I make no promises to write every day, every week—but I will write when there’s time enough and things to say. And when I get a chance I will post a host of poems and musing from the manuscript of prayers I have.

By the way, in case you don't know, I am in Scotland, in Edinburgh, living at the foot of Arthur's Seat and studying on a cobbled street in George Square. This is my life this year:

flannel sheets curry from the back of the Mosque woolly sweaters bedroom slippers magpies double-decker buses berries libraries goat’s milk yogurt the tracery of branches on leafless trees distracted sheep slate seas old stone houses long red hair

And the question of the day, nay, the year, is this:
Why am I in grad school when I could be pretending to save the world?
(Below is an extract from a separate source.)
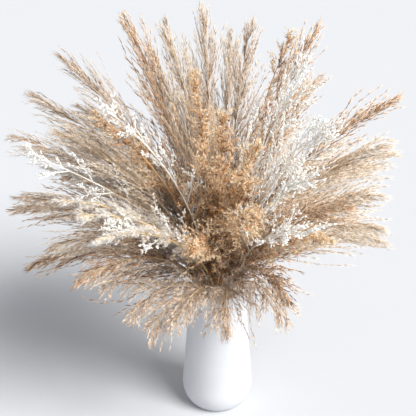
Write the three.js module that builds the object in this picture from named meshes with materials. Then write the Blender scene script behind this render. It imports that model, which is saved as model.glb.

The answer, improbably, lies somewhere near these words of Michel Foucault:

There are times in life when the question of knowing if one can think differently than one thinks, and perceive differently than one sees, is absolutely necessary if one is to go on looking and reflecting at all.

[That's probably illegal. Is it illegal to quote people on the Internet? I need a former student, wise in the ways of the world, to inform me...]
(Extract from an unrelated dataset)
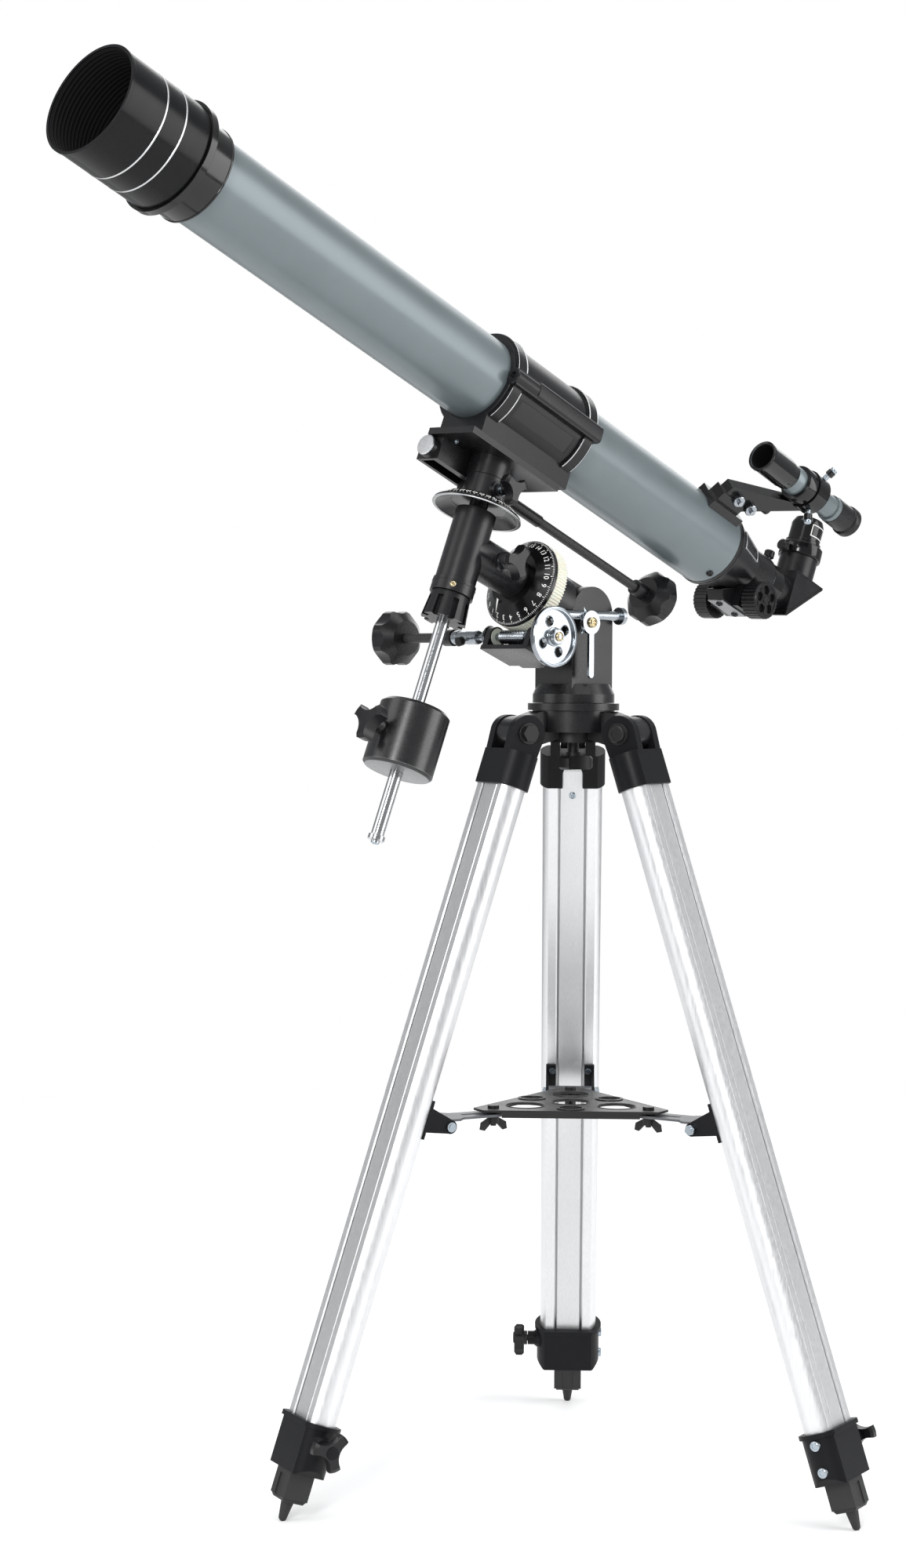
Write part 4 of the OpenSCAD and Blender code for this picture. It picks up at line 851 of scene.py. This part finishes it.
# The drawtube's clamp screw and collar
thumb = Shape()
DRAW_X = TUBE_REAR - 87.25
thumb.lathe([(0, 26.6), (4.5, 26.6), (5.0, 27.2), (5.0, 32.6), (4.4, 33.4), (0, 33.4)], at(DRAW_X, 0, 0),
            steps=32)
thumb.piece("drawtube_thumb_screw", TUBE, "drawtube", "black_plastic", plastic)
ring_on_tube("drawtube_collar", "drawtube", "black_plastic", glossy, 21.5, 0.35, DRAW_X - 7.5, DRAW_X + 7.5)

# Finder: black hood, holder sleeve and eye end, a grey band between them, thumb screws, and the foot's nuts
BARREL = FINDER @ at(0, 0, 98)
FRONT = MOUTH - 752
RING_X = -331
hood = Shape()
hood.lathe([(12.3, FRONT + 0.4), (13.9, FRONT + 0.8), (14.5, FRONT + 0.3), (14.7, FRONT - 1.5), (14.2, FRONT - 3),
            (14.2, FRONT - 34), (13.9, FRONT - 35), (13.3, FRONT - 41), (13.1, FRONT - 42.5), (10.9, FRONT - 42.5),
            (10.9, FRONT - 34.2), (13.95, FRONT - 34), (13.95, FRONT - 1), (12.3, FRONT - 0.5)],
           ALONG_X, steps=64)
hood.piece("finder_hood", BARREL, "telescope", "black_plastic", glossy)
inside = Shape()
inside.lathe([(12.1, FRONT - 0.5), (12.1, FRONT - 25.5), (0, FRONT - 25.8), (0, FRONT - 25.2), (11.8, FRONT - 25),
              (11.8, FRONT - 0.5)], ALONG_X, steps=48)
inside.piece("finder_hood_liner", BARREL, "telescope", "black_plastic", matte)
holder = Shape()
holder.lathe([(13.0, -309), (16.4, -309.2), (16.9, -310), (16.9, -322), (15.2, -323), (13.0, -323)], ALONG_X,
             steps=64)
holder.piece("finder_holder", BARREL, "telescope", "black_plastic", glossy)
band = Shape()
band.lathe([(10.9, -296.4), (12.7, -296.6), (12.9, -297), (12.9, -312), (10.9, -312)], ALONG_X, steps=64)
band.piece("finder_band", BARREL, "telescope", "tube_paint", tube_paint)
eye = Shape()
eye.lathe([(10.9, -369), (12.9, -369), (12.9, -390), (14.0, -391), (14.4, -392), (14.4, -398.2), (13.4, -399.4),
           (7.2, -399.6), (6.2, -399.1), (12.5, -399.1), (13.7, -398.8), (13.7, -391.4), (12.5, -390.8),
           (12.5, -369.4)], ALONG_X, steps=64)
eye.piece("finder_eye_end", BARREL, "telescope", "black_plastic", plastic)
clear = Shape()
for turn in (0, 120, 240):
    arm = at(RING_X, 0, 0, Matrix.Rotation(math.radians(turn), 4, "X"))
    clear.lathe([(0, 29.1), (3.2, 29.2), (3.4, 29.6), (3.4, 31.4), (3.0, 32.0), (0, 32.0)], arm, steps=24)
    clear.lathe([(2.0, 19), (2.6, 19.2), (2.6, 29), (2.0, 29.2)], arm, steps=24)
clear.piece("finder_thumb_screws", BARREL, "telescope", "black_plastic", zinc)
nuts = Shape()
for x, z in ((-268, 54), (-287, 54)):
    nuts.lathe([(0, 0), (5.4, 0), (5.8, 0.5), (5.8, 4.4), (5.2, 5.0), (2.4, 5.2), (2.4, 8.5), (0, 8.9)],
               at(x, 6.4, z, ALONG_Y), steps=24)
nuts.piece("finder_foot_nuts", FINDER, "telescope", "black_plastic", chrome)
boss = Shape()
boss.lathe([(0, -284), (4.3, -284), (5.0, -284.6), (5.0, -311), (0, -312)], at(0, 0, 61, ALONG_X), steps=32)
boss.piece("finder_foot_boss", FINDER, "telescope", "black_plastic", plastic)

# Eyepiece: a blank label in a white frame, and the eye cup's raised edge
EYEPIECE = TUBE @ at(SOCKET_X, 0, 0)
LABEL_LOW, LABEL_HIGH, LABEL_LINE = 65.5, 76.5, 0.9
LABEL_START, LABEL_SWEEP = 58, 72
LABEL_IN, LABEL_OUT = 15.7, 15.95
label = Shape()
for z in (LABEL_LOW, LABEL_HIGH):
    label.lathe([(LABEL_IN, z), (LABEL_OUT, z), (LABEL_OUT, z + LABEL_LINE), (LABEL_IN, z + LABEL_LINE)], steps=48,
                start=LABEL_START, sweep=LABEL_SWEEP)
for turn in (LABEL_START, LABEL_START + LABEL_SWEEP):
    label.box((LABEL_IN, -LABEL_LINE / 2, LABEL_LOW), (LABEL_OUT, LABEL_LINE / 2, LABEL_HIGH + LABEL_LINE),
              Matrix.Rotation(math.radians(turn), 4, "Z"))
label.piece("eyepiece_label", EYEPIECE, "eyepiece", "bright_steel", dial_white)
cup = Shape()
cup.lathe([(7.2, 83.0), (13.2, 83.6), (14.0, 84.1), (14.3, 83.4), (15.9, 79.0), (15.9, 78.2), (7.2, 80.0)],
          steps=64)
cup.piece("eyepiece_cup", EYEPIECE, "eyepiece", "black_plastic", glossy)


# ---- Camera, floor and light ----

def area_light(name, place, aim, size, power):
    data = bpy.data.lights.new(name, "AREA")
    data.shape = "RECTANGLE"
    data.size, data.size_y = size
    data.energy = power
    lamp = bpy.data.objects.new(name, data)
    lamp.location = TRIPOD + Vector(place)
    lamp.rotation_euler = (Vector(aim) - Vector(place)).to_track_quat("-Z", "Y").to_euler()
    bpy.context.scene.collection.objects.link(lamp)


camera_data = bpy.data.cameras.new("camera")
camera_data.sensor_width = 36
camera_data.lens = 65.6
camera = bpy.data.objects.new("camera", camera_data)
camera.location = TRIPOD + Vector((-0.0116, -2.506, 0.706))
PITCH_DOWN, ROLL, YAW = 2.09, -0.32, 2.15
camera.rotation_euler = (math.radians(90 - PITCH_DOWN), math.radians(ROLL), math.radians(YAW))
bpy.context.scene.collection.objects.link(camera)
bpy.context.scene.camera = camera

FLOOR_R = 2.4
floor_mesh = bpy.data.meshes.new("floor")
floor_form = bmesh.new()
bmesh.ops.create_circle(floor_form, cap_ends=True, segments=128, radius=FLOOR_R)
floor_form.to_mesh(floor_mesh)
floor_form.free()
floor = bpy.data.objects.new("floor", floor_mesh)
floor.location = (TRIPOD.x, TRIPOD.y, -0.0002)
bpy.context.scene.collection.objects.link(floor)
paper = Nodes("floor_paper")
tone = paper.mix(paper.spread(paper.noise(1.5, 2.0), 0.0, 1.0), (0.90, 0.90, 0.90), (0.92, 0.92, 0.92))
shine = paper.spread(paper.noise(40.0, 2.0), 0.75, 0.85)
tooth = paper.bump(paper.noise(300.0, 2.0), 0.1, 0.0001)
floor_mesh.materials.append(paper.finish(tone, shine, tooth, specular=0.2))
paper.shader.inputs["Emission Color"].default_value = (1, 1, 1, 1)
paper.shader.inputs["Emission Strength"].default_value = 0.1

world = bpy.data.worlds.new("studio")
bpy.context.scene.world = world
world.use_nodes = True
tree = world.node_tree
tree.nodes.clear()
seen = tree.nodes.new("ShaderNodeBackground")
seen.inputs["Color"].default_value = (1, 1, 1, 1)
seen.inputs["Strength"].default_value = 1.0
fill = tree.nodes.new("ShaderNodeBackground")
fill.inputs["Color"].default_value = (0.96, 0.98, 1.0, 1)
fill.inputs["Strength"].default_value = 0.42
path = tree.nodes.new("ShaderNodeLightPath")
both = tree.nodes.new("ShaderNodeMixShader")
tree.links.new(path.outputs["Is Camera Ray"], both.inputs[0])
tree.links.new(fill.outputs[0], both.inputs[1])
tree.links.new(seen.outputs[0], both.inputs[2])
tree.links.new(both.outputs[0], tree.nodes.new("ShaderNodeOutputWorld").inputs[0])
bpy.context.scene.view_settings.view_transform = "Standard"
bpy.context.scene.view_settings.look = "None"

area_light("left_box", (-2.6, -0.9, 1.5), (0, 0, 0.7), (1.6, 2.6), 25)
area_light("right_box", (2.6, -0.6, 1.3), (0, 0, 0.6), (1.6, 2.6), 50)
area_light("top_box", (0.2, -0.6, 3.0), (0, 0, 0.6), (2.6, 2.2), 44)
area_light("front_box", (-1.1, -3.6, 2.0), (0, 0, 0.7), (0.7, 1.5), 88)
area_light("back_box", (0.3, 3.0, 1.8), (0, 0, 0.7), (3.0, 2.4), 34)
At any rate, I am back in school after a long time out of it. And I have sunk beneath the weight of too many words, my eyes grown worse—words used in argument, as means to an end, with little attention to their own peculiar aesthetic or to their power to move more than the mind…

So just in case
Your lives, like mine,
Through necessity or bare neglect,
Give short shrift
Of late
To poetry:

a few words from T.S. Eliot:

And the end of all our exploring
Will be to arrive where we started
And to know the place for the first time.

[Again with the need for a wise student.]

Be well on your various explorations!